Trawlermen fire potatoes at Greenpeace activists
Greenpeace said fishermen fired potatoes at the group’s activists today when they used inflatable boats to disrupt a trawling ship near New Zealand in a protest timed to coincide with UN talks on managing the world’s oceans.
The activists delayed the trawler Ocean Reward in the Tasman Sea for about an hour by attaching a life raft to its net, Greenpeace campaigner Carmen Gravatt said from aboard the protest vessel Rainbow Warrior.
The trawler’s crew turned a high-pressure water hose on the activists and “used a compressed air gun to shoot potatoes at us”, she said, adding that nobody “was hit by any of the stuff they threw at us”.

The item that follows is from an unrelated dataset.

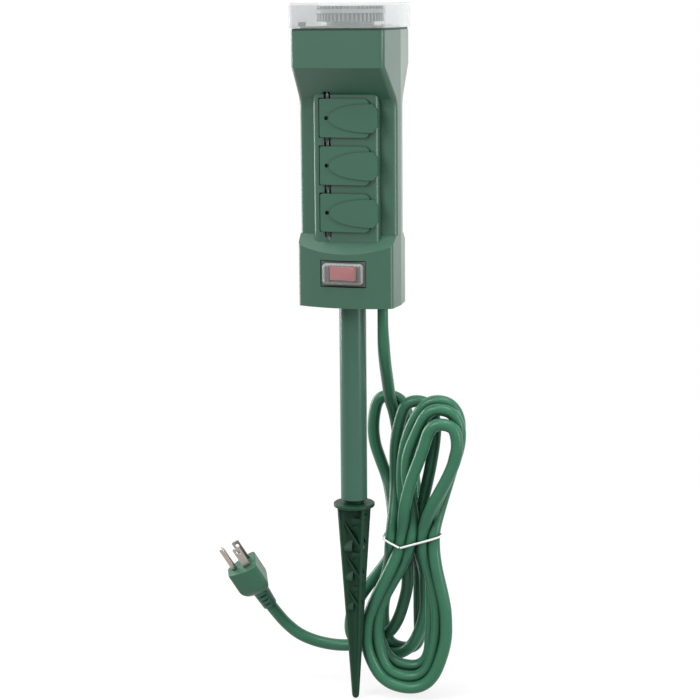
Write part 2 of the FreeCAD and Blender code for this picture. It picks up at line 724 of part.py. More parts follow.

Talley’s Fisheries, the New Zealand operator of Ocean Reward, was not immediately available for comment.
Greenpeace is campaigning to halt bottom-trawl fishing around the globe, saying it is more destructive of ocean floor life than any other style of fish harvest.
The sixth meeting of UN informal consultations on Oceans and the Law of the Sea – which opened yesterday in New York and was to run until Friday – was expected to discuss the demand for a UN moratorium on high seas bottom trawling, Gravatt said.
Germany, Belgium, Sweden, Chile and Costa Rica support the call.
Gravatt said the protest ship would stay near the trawler and observe as it drags its net across the ocean floor between Australia and New Zealand – 350 miles west of New Zealand’s North Island.
She said that the nets, attached to chains or rollers, destroyed everything in the their path including coral forests, sponges, worm tubes, mussels, boulder fields, and rocky reefs.
“Huge numbers of non-target fish and other deep sea creatures are unintentionally caught as well. Then they are dumped,” she said in a statement. “A global moratorium on bottom trawling in international waters is urgently needed to protect life in the deep sea.”